Collected data

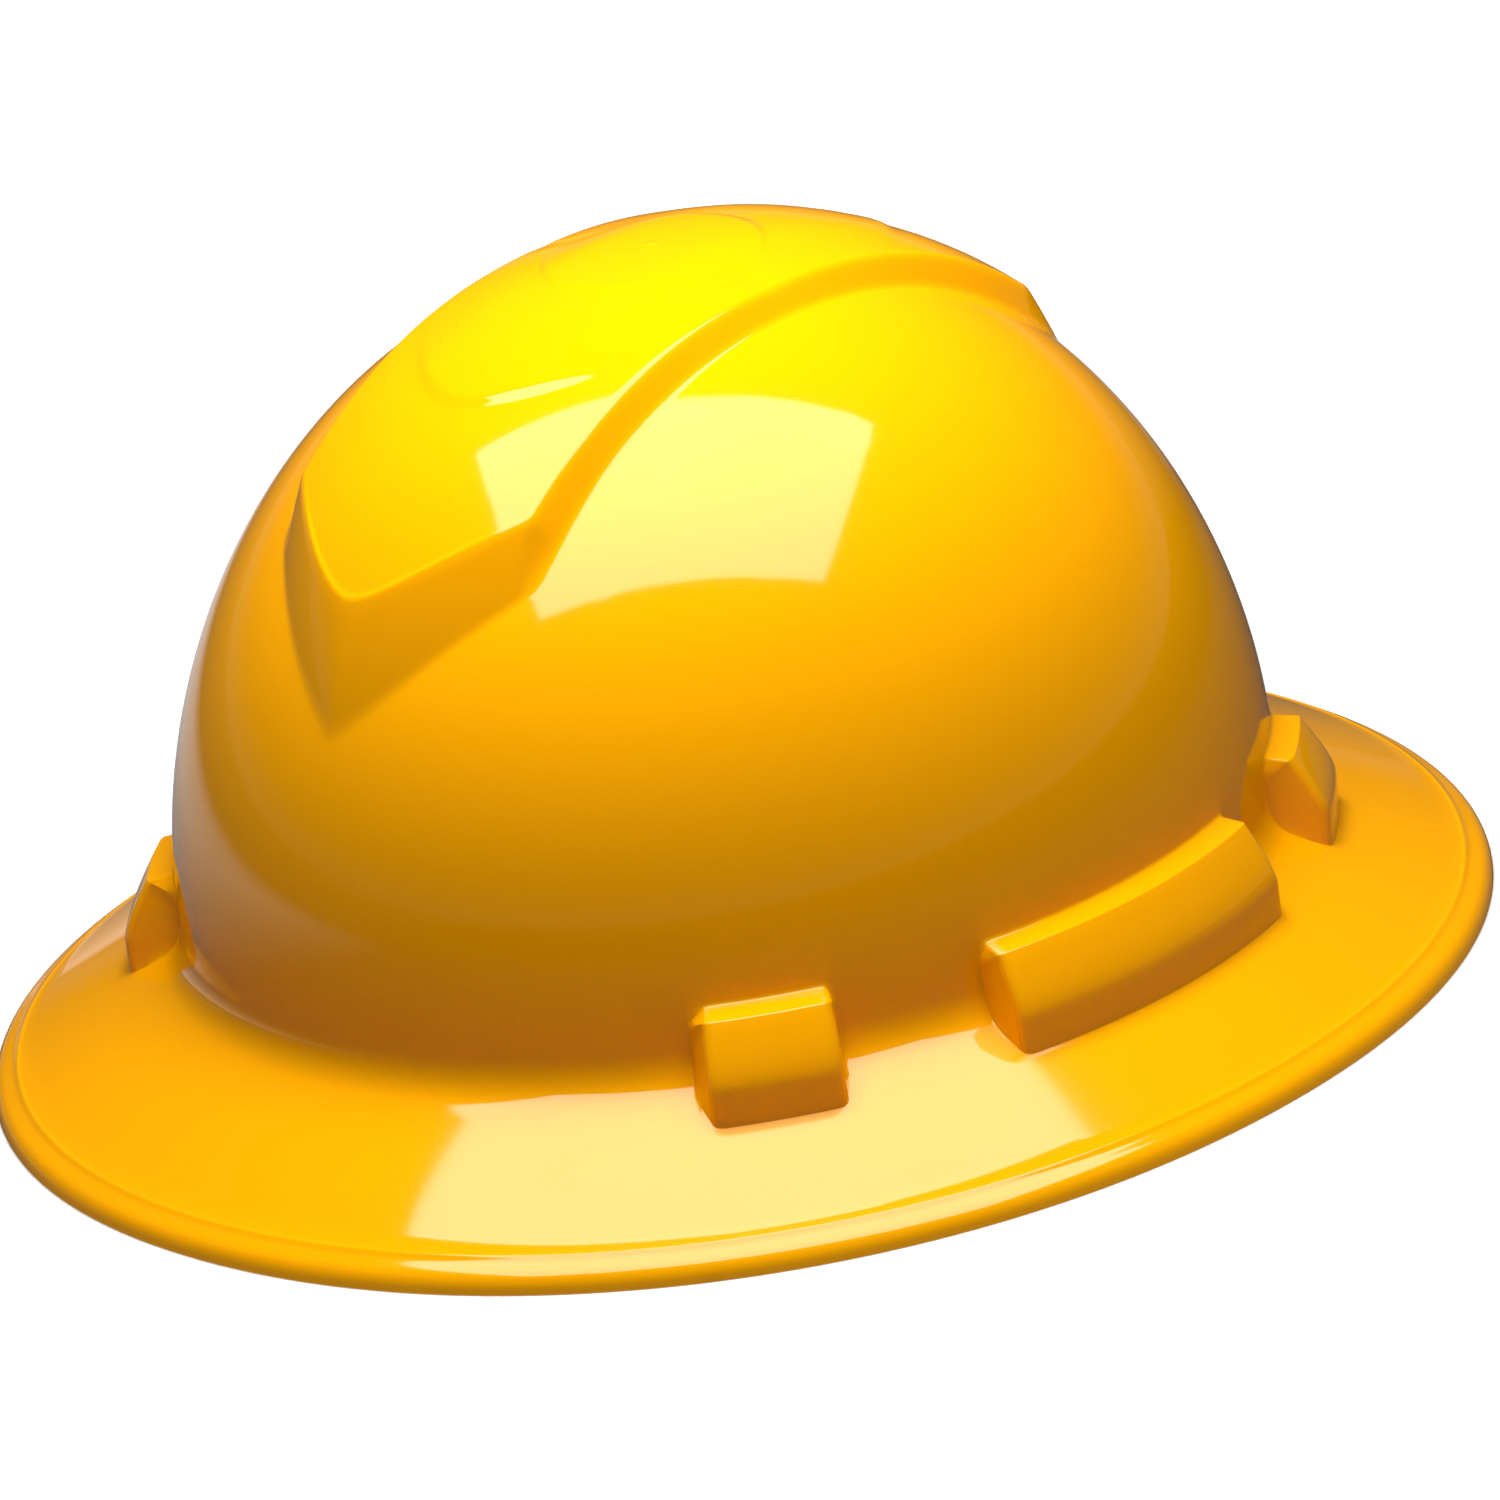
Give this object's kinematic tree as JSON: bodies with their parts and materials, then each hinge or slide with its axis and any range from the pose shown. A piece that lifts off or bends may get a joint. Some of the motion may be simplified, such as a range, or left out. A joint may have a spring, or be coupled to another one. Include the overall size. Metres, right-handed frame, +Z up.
{
  "type": "full brim hard hat",
  "caption": "Glossy yellow hard hat with a full brim, a raised crown band and side bosses, over a strap suspension with a ratchet headband.",
  "frame": {"origin": "middle of the hat's outline, on the flat lower edge of the brim", "axes": "+Z up through the crown, -Y towards the front of the hat, +X towards the wearer's left"},
  "size_m": [0.295, 0.32, 0.1572],
  "materials": {
    "shell_abs": "high gloss, as moulded",
    "moulded_black": "fine spark texture",
    "band_plastic": "satin",
    "gear_plastic": "satin",
    "woven_strap": "woven",
    "soft_pad": "foam under knitted cloth",
    "screw_steel": "zinc plated"
  },
  "bodies": {
    "shell_body": {"shell": "shell_abs", "front_left_key": "moulded_black", "front_right_key": "moulded_black", "rear_left_key": "moulded_black", "rear_right_key": "moulded_black", "crown_strap_lower": "woven_strap", "crown_strap_upper": "woven_strap", "crown_patch": "soft_pad"},
    "headband_body": {"headband": "band_plastic", "brow_pad": "soft_pad", "nape_pad": "soft_pad", "case_base": "moulded_black", "case_cover": "moulded_black", "case_screws": "screw_steel"},
    "left_rack": {"left_rack_strap": "band_plastic"},
    "right_rack": {"right_rack_strap": "band_plastic"},
    "knob_body": {"knob": "moulded_black", "pawl_spring": "gear_plastic", "pinion": "gear_plastic", "axle_screw": "screw_steel"}
  },
  "joints": [
    {"name": "headband_height", "type": "slide", "parent": "shell_body", "child": "headband_body", "axis": [0, 0, 1], "range_m": [-0.008, 0]},
    {"name": "knob_turn", "type": "hinge", "parent": "headband_body", "child": "knob_body", "pos_m": [0, 0.095, 0.02], "axis": [0, -1, 0], "range_deg": [-280, 280]},
    {"name": "left_rack_slide", "type": "hinge", "parent": "headband_body", "child": "left_rack", "pos_m": [0, 0.009, 0.02], "axis": [0, 0, 1], "range_deg": [-17, 17]},
    {"name": "right_rack_slide", "type": "hinge", "parent": "headband_body", "child": "right_rack", "pos_m": [0, 0.009, 0.02], "axis": [0, 0, -1], "range_deg": [-17, 17]}
  ],
  "couplings": [
    {"joint": "left_rack_slide", "follows": "knob_turn", "ratio": 0.060459},
    {"joint": "right_rack_slide", "follows": "knob_turn", "ratio": 0.059102}
  ]
}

Short problem
The lines above should be duplicated exactly.

The solution
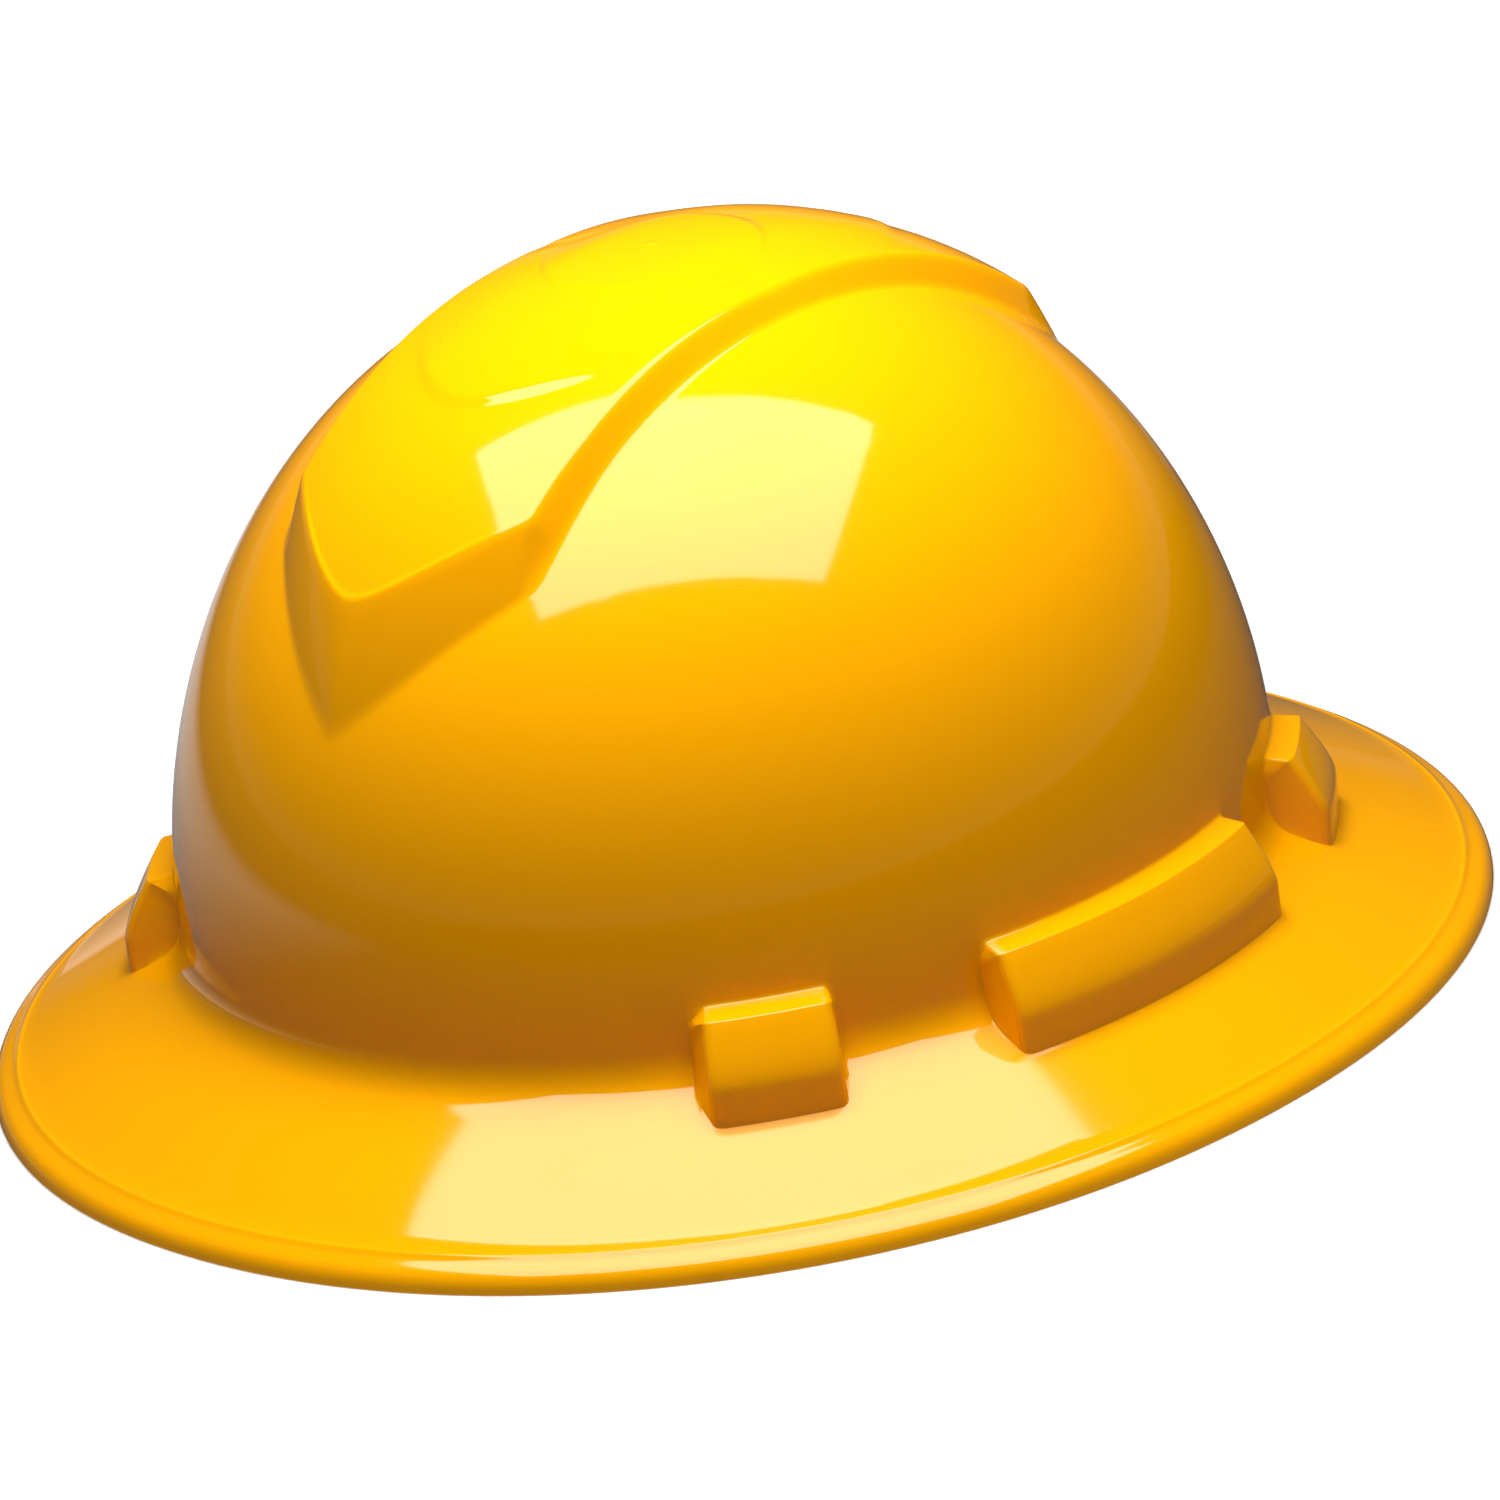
Give this object's kinematic tree as JSON: bodies with their parts and materials, then each hinge or slide with its axis and any range from the pose shown. A piece that lifts off or bends may get a joint. Some of the motion may be simplified, such as a range, or left out. A joint may have a spring, or be coupled to another one. Include the overall size. Metres, right-handed frame, +Z up.
{
  "type": "full brim hard hat",
  "caption": "Glossy yellow hard hat with a full brim, a raised crown band and side bosses, over a strap suspension with a ratchet headband.",
  "frame": {"origin": "middle of the hat's outline, on the flat lower edge of the brim", "axes": "+Z up through the crown, -Y towards the front of the hat, +X towards the wearer's left"},
  "size_m": [0.295, 0.32, 0.1572],
  "materials": {
    "shell_abs": "high gloss, as moulded",
    "moulded_black": "fine spark texture",
    "band_plastic": "satin",
    "gear_plastic": "satin",
    "woven_strap": "woven",
    "soft_pad": "foam under knitted cloth",
    "screw_steel": "zinc plated"
  },
  "bodies": {
    "shell_body": {"shell": "shell_abs", "front_left_key": "moulded_black", "front_right_key": "moulded_black", "rear_left_key": "moulded_black", "rear_right_key": "moulded_black", "crown_strap_lower": "woven_strap", "crown_strap_upper": "woven_strap", "crown_patch": "soft_pad"},
    "headband_body": {"headband": "band_plastic", "brow_pad": "soft_pad", "nape_pad": "soft_pad", "case_base": "moulded_black", "case_cover": "moulded_black", "case_screws": "screw_steel"},
    "left_rack": {"left_rack_strap": "band_plastic"},
    "right_rack": {"right_rack_strap": "band_plastic"},
    "knob_body": {"knob": "moulded_black", "pawl_spring": "gear_plastic", "pinion": "gear_plastic", "axle_screw": "screw_steel"}
  },
  "joints": [
    {"name": "headband_height", "type": "slide", "parent": "shell_body", "child": "headband_body", "axis": [0, 0, 1], "range_m": [-0.008, 0]},
    {"name": "knob_turn", "type": "hinge", "parent": "headband_body", "child": "knob_body", "pos_m": [0, 0.095, 0.02], "axis": [0, -1, 0], "range_deg": [-280, 280]},
    {"name": "left_rack_slide", "type": "hinge", "parent": "headband_body", "child": "left_rack", "pos_m": [0, 0.009, 0.02], "axis": [0, 0, 1], "range_deg": [-17, 17]},
    {"name": "right_rack_slide", "type": "hinge", "parent": "headband_body", "child": "right_rack", "pos_m": [0, 0.009, 0.02], "axis": [0, 0, -1], "range_deg": [-17, 17]}
  ],
  "couplings": [
    {"joint": "left_rack_slide", "follows": "knob_turn", "ratio": 0.060459},
    {"joint": "right_rack_slide", "follows": "knob_turn", "ratio": 0.059102}
  ]
}